◆ **What you will do**
Nothing other than the lines from the one containing "Recreate this object" through the close of the entries below should be printed, each exactly.

--- begin ---

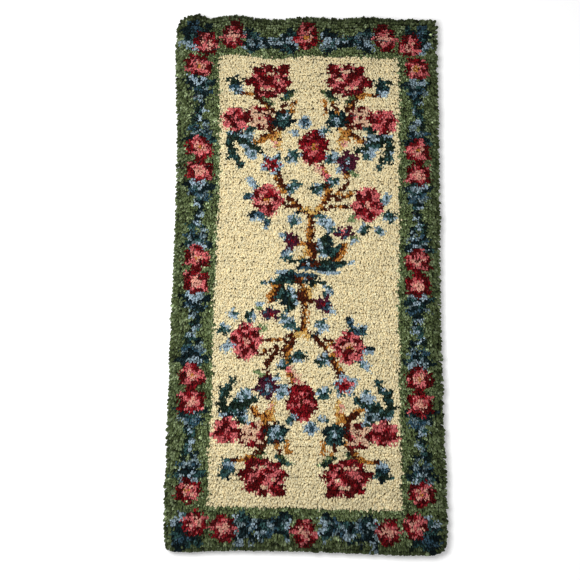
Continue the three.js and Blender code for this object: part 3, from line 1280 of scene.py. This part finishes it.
def add_camera(stage):
    """Above the near end, looking down on a point beside the middle of the rug."""
    data = bpy.data.cameras.new("camera")
    data.lens = stage.lens
    camera = bpy.data.objects.new("camera", data)
    bpy.context.scene.collection.objects.link(camera)
    back = Vector((0, -math.cos(stage.camera_height), math.sin(stage.camera_height)))
    aim(camera, Vector(LOOKED_AT) + back * stage.camera_distance, LOOKED_AT)
    camera.rotation_euler.rotate_axis("Z", stage.camera_roll)
    bpy.context.scene.camera = camera


def light_room():
    """Even light from all round, and a window over the rug."""
    world = bpy.data.worlds.new("room")
    world.use_nodes = True
    around = world.node_tree.nodes["Background"].inputs
    around["Color"].default_value = WHITE
    around["Strength"].default_value = ROOM_LIGHT
    bpy.context.scene.world = world
    bpy.context.scene.view_settings.view_transform = "Standard"
    add_soft_light("window", place=(-0.60, -0.05, 1.5), target=(0, 0, 0), size=1.2, power=26)


# --- Operators, panel and registration ---


def finish_pieces(pieces, slot, *nodes):
    """These pieces ride on the rug's body and stand for its plain solids."""
    for piece in pieces:
        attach(piece, "root")
        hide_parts(*nodes)


class RUG_OT_stage(bpy.types.Operator):
    """Sets up the camera, the light and the floor"""

    bl_idname = "rug.stage"
    bl_label = "Stage"

    def execute(self, context):
        add_camera(context.scene.rug_stage)
        light_room()
        lay_floor()
        return {"FINISHED"}


class RUG_OT_hook_pile(bpy.types.Operator):
    """Hooks the cut pile, in strips along the rug"""

    bl_idname = "rug.hook_pile"
    bl_label = "Pile"

    def execute(self, context):
        finish_pieces(pile_strips(context.scene.rug_sizes, context.scene.rug_colours), "yarn", "pile")
        return {"FINISHED"}


class RUG_OT_tie_knots(bpy.types.Operator):
    """Ties the knots' loops under the canvas"""

    bl_idname = "rug.tie_knots"
    bl_label = "Knot loops"

    def execute(self, context):
        finish_pieces([knot_loops(context.scene.rug_sizes, context.scene.rug_colours)], "yarn")
        return {"FINISHED"}


class RUG_OT_weave_canvas(bpy.types.Operator):
    """Weaves the open canvas and its hem"""

    bl_idname = "rug.weave_canvas"
    bl_label = "Canvas"

    def execute(self, context):
        canvas = canvas_net(context.scene.rug_sizes, context.scene.rug_colours)
        finish_pieces([canvas], "canvas", "canvas")
        return {"FINISHED"}


class RUG_PT_pieces(bpy.types.Panel):
    """The rug's pieces, each with its sizes and colours"""

    bl_label = "Latch hook rug"
    bl_space_type = "VIEW_3D"
    bl_region_type = "UI"
    bl_category = "Rug"

    def draw(self, context):
        for operator in OPERATORS:
            self.layout.operator(operator.bl_idname)
        for group in (context.scene.rug_sizes, context.scene.rug_colours, context.scene.rug_stage):
            box = self.layout.box()
            for name in group.bl_rna.properties.keys():
                if name not in ("rna_type", "name"):
                    box.prop(group, name)


OPERATORS = (RUG_OT_stage, RUG_OT_hook_pile, RUG_OT_tie_knots, RUG_OT_weave_canvas)
GROUPS = {"rug_colours": RugColours, "rug_sizes": RugSizes, "rug_stage": RugStage}


def register():
    for made in (*GROUPS.values(), *OPERATORS, RUG_PT_pieces):
        bpy.utils.register_class(made)
    for name, group in GROUPS.items():
        setattr(bpy.types.Scene, name, PointerProperty(type=group))


def unregister():
    for name in GROUPS:
        delattr(bpy.types.Scene, name)
    for made in (RUG_PT_pieces, *OPERATORS[::-1], *GROUPS.values()):
        bpy.utils.unregister_class(made)


def main():
    """Makes every piece."""
    register()
    bpy.ops.rug.stage()
    bpy.ops.rug.hook_pile()
    bpy.ops.rug.tie_knots()
    bpy.ops.rug.weave_canvas()


if __name__ == "__main__":
    main()
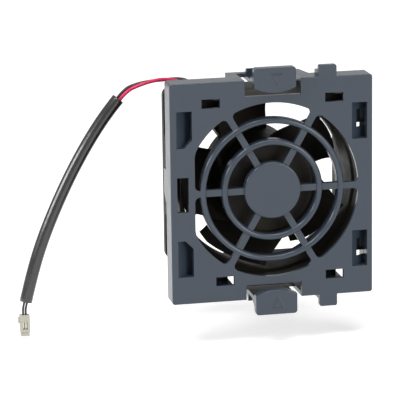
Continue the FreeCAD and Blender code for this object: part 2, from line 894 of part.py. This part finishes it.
def coil_former():
    """Insulating end plates on the core, with legs that carry the board."""
    back = stator_front_y + stator_length
    front_plate = core_outline(former_wall / 4, stator_front_y - former_wall, stator_front_y)
    rear_plate = core_outline(former_wall / 4, back, back + former_wall)
    legs = []
    for i in range(stator_poles):
        leg = disc(board_leg_radius, back, board_front_y, stator_radius - shoe_wall / 2, 0)
        legs.append(turned(leg, board_leg_angle + i * 360 / stator_poles))
    return front_plate, rear_plate, legs


def coil_windings():
    y0 = stator_front_y - former_wall - coil_end_height
    y1 = stator_front_y + stator_length + former_wall + coil_end_height
    r1 = stator_radius - shoe_wall - former_wall - seat_gap
    r0 = r1 - coil_length
    core = tooth_width / 2 + former_wall / 4 + seat_gap
    outer = box(r0, r1, y0, y1, -coil_width / 2, coil_width / 2)
    outer = outer.makeFillet(coil_round, [e for e in outer.Edges if abs(e.Vertexes[0].X - e.Vertexes[-1].X) > 1])
    inner = box(r0 - 1, r1 + 1, y0 + coil_end_height - seat_gap, y1 - coil_end_height + seat_gap, -core, core)
    coil = outer.cut(inner)
    return Part.makeCompound([turned(coil, i * 360 / stator_poles) for i in range(stator_poles)])


def circuit_board():
    board = tube(board_radius, motor_boss_radius + free_gap, board_front_y, board_front_y + board_thickness)
    return board


def chip(size, orbit, degrees, y0):
    length, height, width = size
    return turned(box(orbit, orbit + length, y0, y0 + height, -width / 2, width / 2), degrees)


def board_components():
    back = board_front_y + board_thickness
    capacitor = disc(capacitor_radius, back, back + capacitor_height, 0, -capacitor_orbit)
    driver = chip(driver_size, driver_orbit, driver_angle, back)
    resistor = chip(resistor_size, resistor_orbit, resistor_angle, back)
    sensor = chip(sensor_size, sensor_orbit, sensor_angle, board_front_y - sensor_size[1])
    return Part.makeCompound([driver, capacitor, resistor, sensor])


# ---------------------------------------------------------------- cable


def cord(route, diameter, name):
    """A round cord along straight runs joined by tangent arcs, with its length and radii printed."""
    points = [V(*p) for p in route]
    edges, radii, start = [], [], points[0]
    for before, corner, after in zip(points, points[1:], points[2:]):
        to_corner, from_corner = (corner - before), (after - corner)
        shorter = min(to_corner.Length, from_corner.Length)
        turn = to_corner.getAngle(from_corner)
        cut_back = arc_share * shorter
        radii.append(cut_back / math.tan(turn / 2))
        a = corner - to_corner.normalize() * cut_back
        b = corner + from_corner.normalize() * cut_back
        inward = (a + b) * 0.5 - corner
        gap = radii[-1] * (1 / math.cos(turn / 2) - 1)
        middle = corner + inward.normalize() * gap
        edges.append(Part.LineSegment(start, a).toShape())
        edges.append(Part.Arc(a, middle, b).toShape())
        start = b
    edges.append(Part.LineSegment(start, points[-1]).toShape())
    path = Part.Wire(edges)
    circle = Part.Circle(points[0], points[1] - points[0], diameter / 2)
    solid = path.makePipeShell([Part.Wire(circle.toShape())], True, False)
    expected = math.pi * diameter**2 / 4 * path.Length
    radii_text = ", ".join(f"{r:.1f}" for r in radii)
    share = solid.Volume / expected
    print(f"{name}: {path.Length:.1f} mm long, volume share {share:.4f}, radii {radii_text}")
    return solid


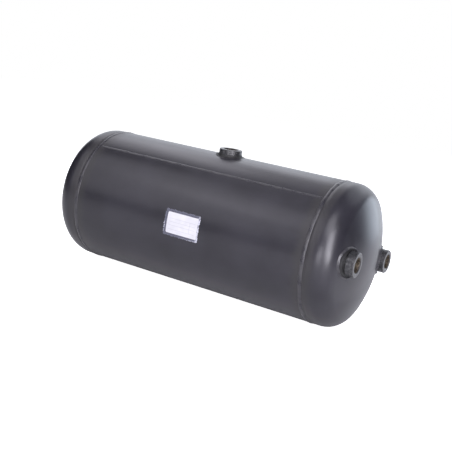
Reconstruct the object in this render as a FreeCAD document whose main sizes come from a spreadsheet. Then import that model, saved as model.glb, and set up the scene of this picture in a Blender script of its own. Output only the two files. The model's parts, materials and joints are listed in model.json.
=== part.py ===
"""Horizontal compressed-air tank: a rolled shell, two dished heads, three threaded ports, a label.

The frame: +X runs along the tank's axis to the head with the two ports, +Z is up through the port
on the shell, and -Y is the side that carries the label. The origin is on the ground under the
middle of the shell, which stands on its two girth welds. Lengths are millimetres.

Every piece is drawn about the tank's own axis, and its Placement lifts it and turns it about it.
"""

import FreeCAD, Part
import math
import os
import Sketcher

SIZES = (
    # alias, value, what it is
    ("outside_radius", 103.0, "outside radius of the shell and of the heads' flanges"),
    ("shell_length", 381.0, "length of the shell between the two girth joints"),
    ("shell_wall", 3.0, "plate thickness of the shell"),
    ("head_wall", 3.0, "plate thickness of the heads"),
    ("head_flange", 14.0, "straight part of a head beyond the girth joint"),
    ("knuckle_radius", 31.0, "outside radius of the bend between flange and crown"),
    ("crown_radius", 210.0, "outside radius of the shallow dome"),
    ("groove_depth", 2.0, "depth of the V groove cut round a girth joint for its weld"),
    ("groove_width", 1.5, "half width of the V groove at the surface"),
    ("girth_weld_width", 9.0, "width of a girth weld's cap"),
    ("girth_weld_height", 1.3, "rise of a girth weld's cap above the plate"),
    ("seam_weld_width", 3.6, "width of the lengthwise weld"),
    ("seam_weld_height", 0.5, "rise of the lengthwise weld above the plate"),
    ("seam_weld_turn", 35.8, "degrees from the top of the shell towards the front"),
    ("port_radius", 17.0, "outside radius of a port boss"),
    ("thread_core_radius", 10.188, "radius at the crests of an M22x1.5 internal thread"),
    ("mouth_radius", 11.5, "radius of the countersink at a port's mouth"),
    ("port_edge", 1.0, "chamfer of a port boss's outer rim"),
    ("port_clearance", 0.15, "gap between a port boss and its hole in the plate, each side"),
    ("top_port_offset", 6.5, "from the middle of the shell to the top port's axis"),
    ("top_port_rise", 9.5, "top port's face above the crest of the shell"),
    ("top_port_depth", 7.0, "how far the top port reaches below the crest of the shell"),
    ("head_port_circle", 65.5, "from the tank's axis to a head port's axis"),
    ("head_port_tilt", 7.4, "degrees by which the line of the head ports rises to the front"),
    ("head_port_rise", 12.0, "head port's face beyond the crown at the port's axis"),
    ("head_port_depth", 10.0, "how far a head port reaches inward from the crown there"),
    ("port_weld_reach", 5.0, "how far a port's weld runs out over the plate from its lip"),
    ("port_weld_height", 4.5, "how far a port's weld climbs up the boss"),
    ("port_weld_lip", 0.2, "width of a port weld's upper edge where it is narrowest"),
    ("port_weld_hollow", 6.0, "radius of the hollow face of a port's weld"),
    ("label_offset", 2.5, "from the middle of the shell to the middle of the paper label"),
    ("label_rise", 3.9, "degrees of the label's middle above the level of the axis"),
    ("label_width", 51.0, "paper label along the tank"),
    ("label_height", 30.2, "paper label round the tank"),
    ("label_thickness", 0.15, "thickness of the paper label"),
    ("film_offset", 1.5, "from the middle of the shell to the middle of the film"),
    ("film_width", 58.5, "film along the tank"),
    ("film_height", 38.8, "film round the tank"),
    ("film_thickness", 0.15, "thickness of the film under the label"),
)

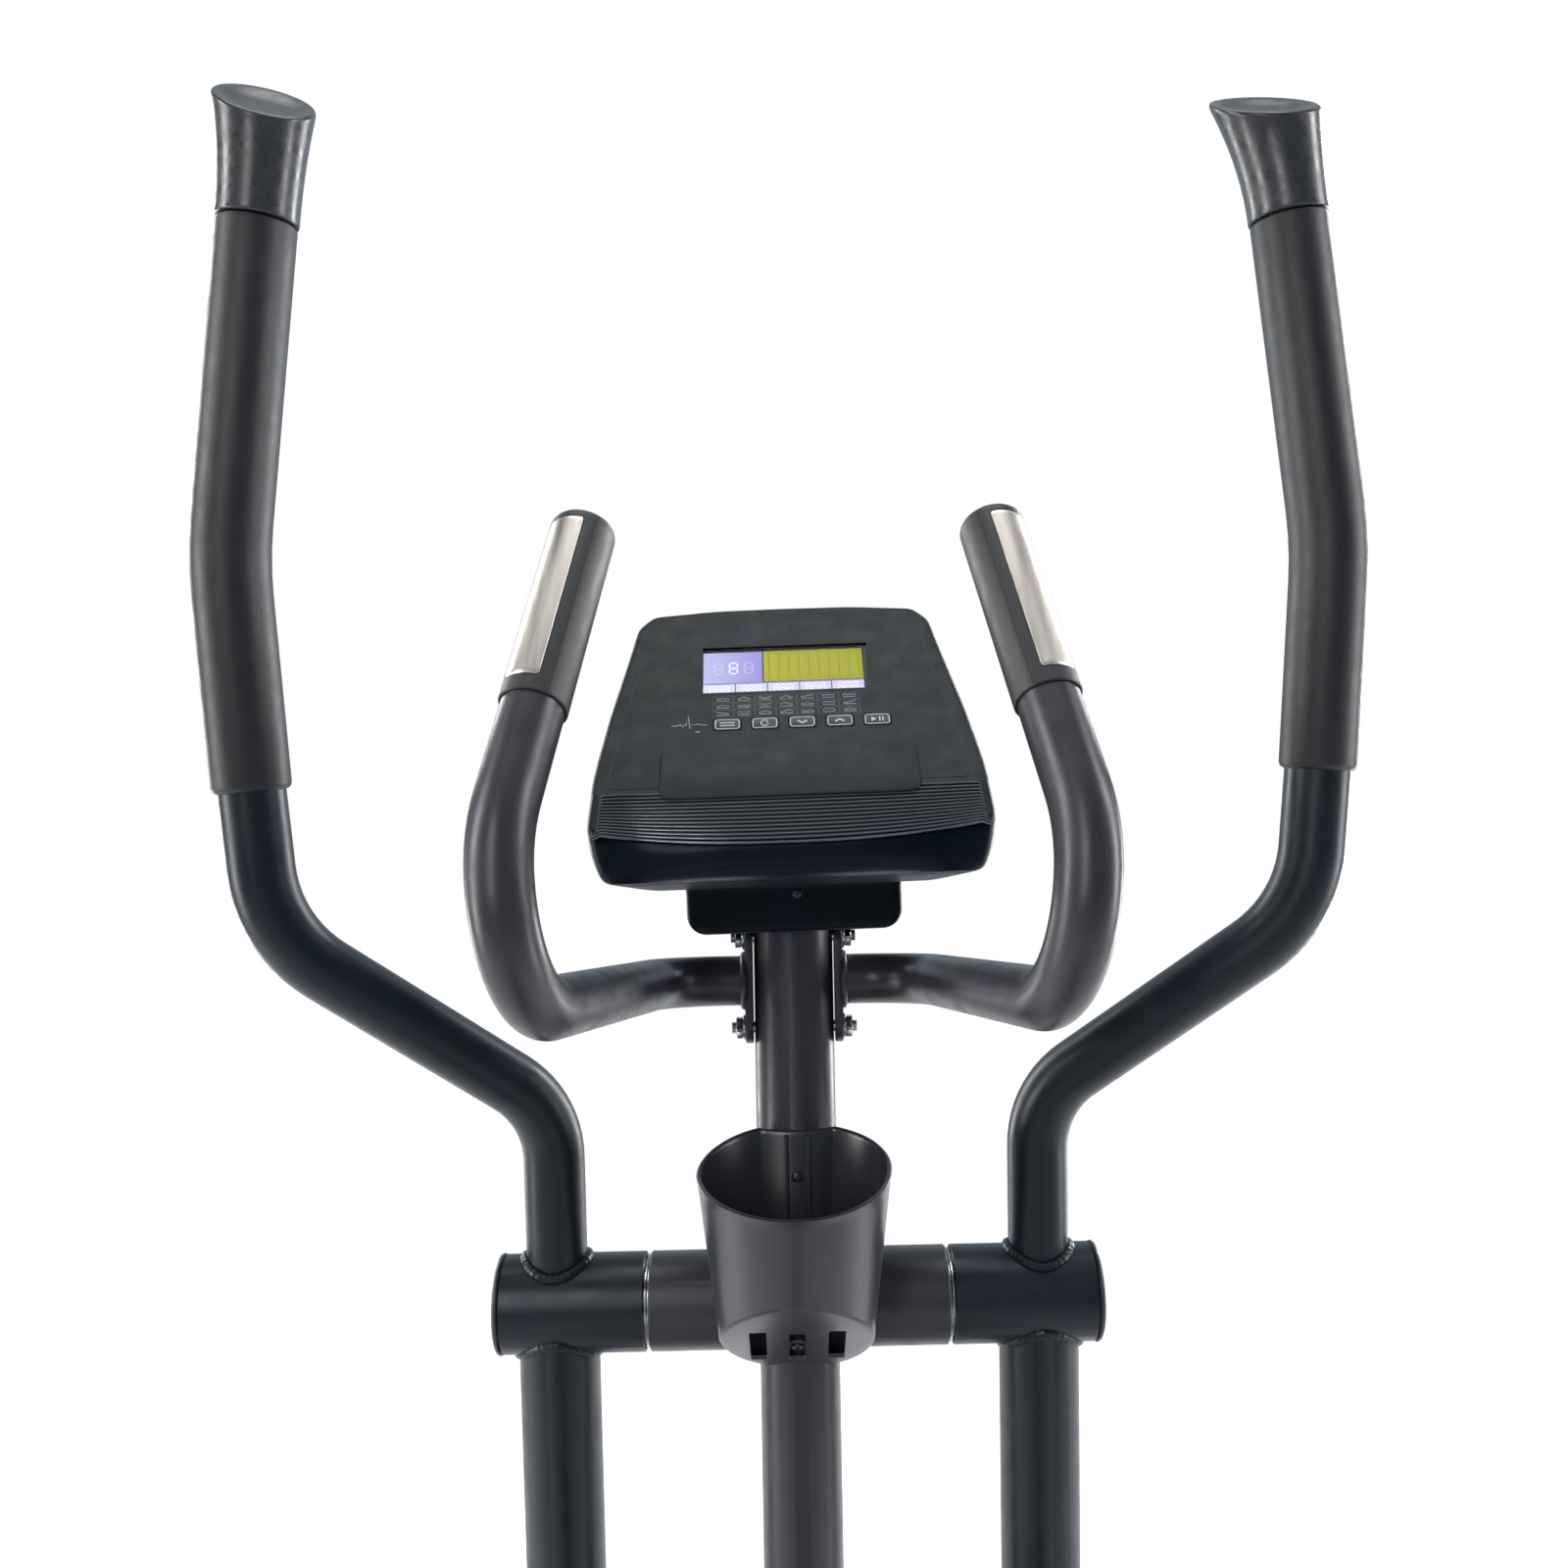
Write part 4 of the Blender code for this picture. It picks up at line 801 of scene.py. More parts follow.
def build_washers(side_name, side):
    """A wave washer between two flat ones, where the cross tube meets the arm's sleeve."""
    rings = []
    for angle in turns(144):
        x = side * (0.0955 + 0.00045 * math.sin(3 * angle))
        section = ((-0.0002, 0.0150), (0.0002, 0.0150), (0.0002, 0.0289), (-0.0002, 0.0289))
        rings.append([
            (x + dx, radius * math.cos(angle), radius * math.sin(angle)) for dx, radius in section
        ])
    wave = lofted(rings, loop=True)
    flats = []
    for inner, outer in ((0.0943, 0.0948), (0.0962, 0.0967)):
        profile = ((inner, 0.0135), (inner, 0.0262), (outer, 0.0262), (outer, 0.0135))
        flats.append(turned([(side * x, radius) for x, radius in profile], loop=True))
    name = f"{side_name}_wave_washer"
    shape = together(wave, *flats)
    piece(f"{name}_stack", shape, "zinc", "frame", MAST_LINE, [name])


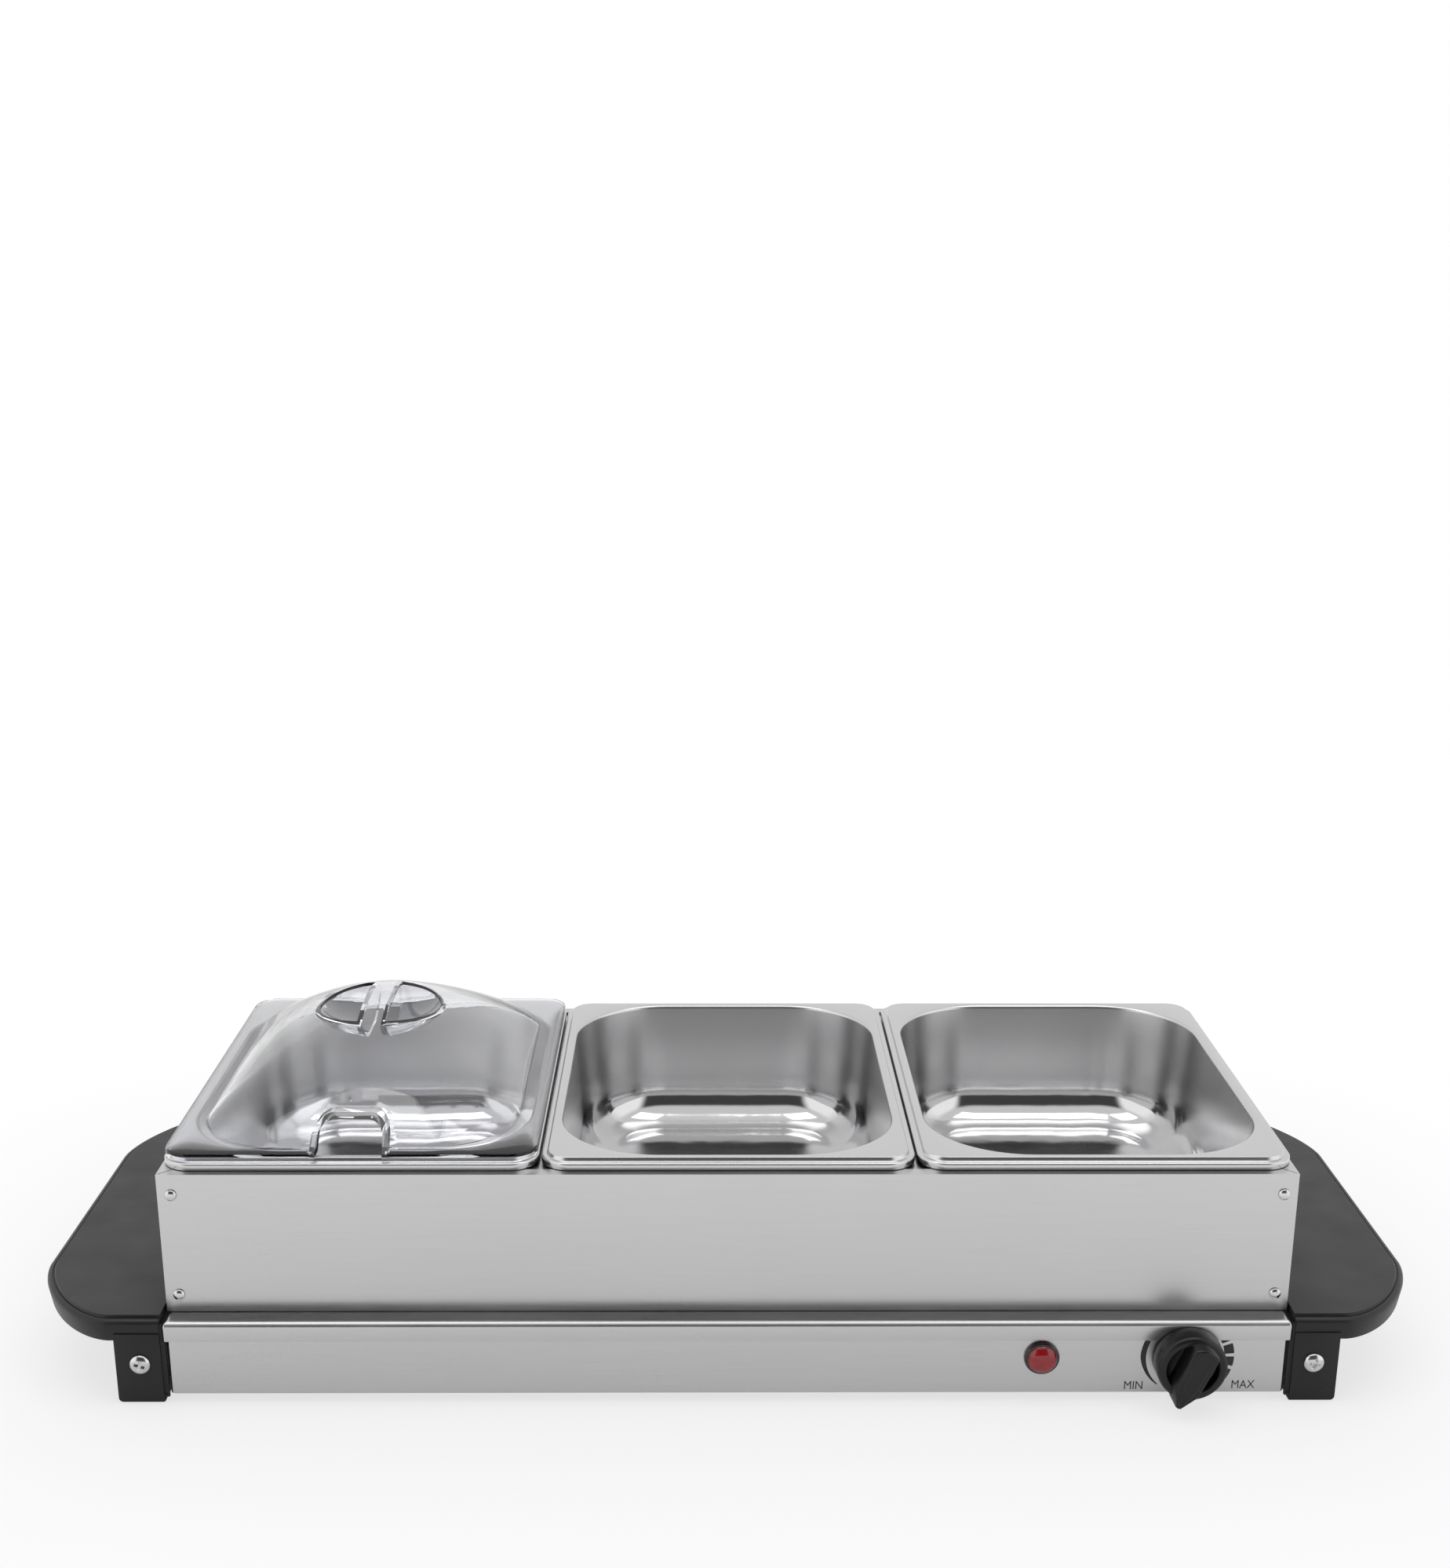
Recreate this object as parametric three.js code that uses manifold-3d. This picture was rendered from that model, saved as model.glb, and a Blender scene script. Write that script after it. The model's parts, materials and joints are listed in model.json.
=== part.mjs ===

--- end ---

◆ **Response**
Recreate this object as parametric three.js code that uses manifold-3d. This picture was rendered from that model, saved as model.glb, and a Blender scene script. Write that script after it. The model's parts, materials and joints are listed in model.json.
=== part.mjs ===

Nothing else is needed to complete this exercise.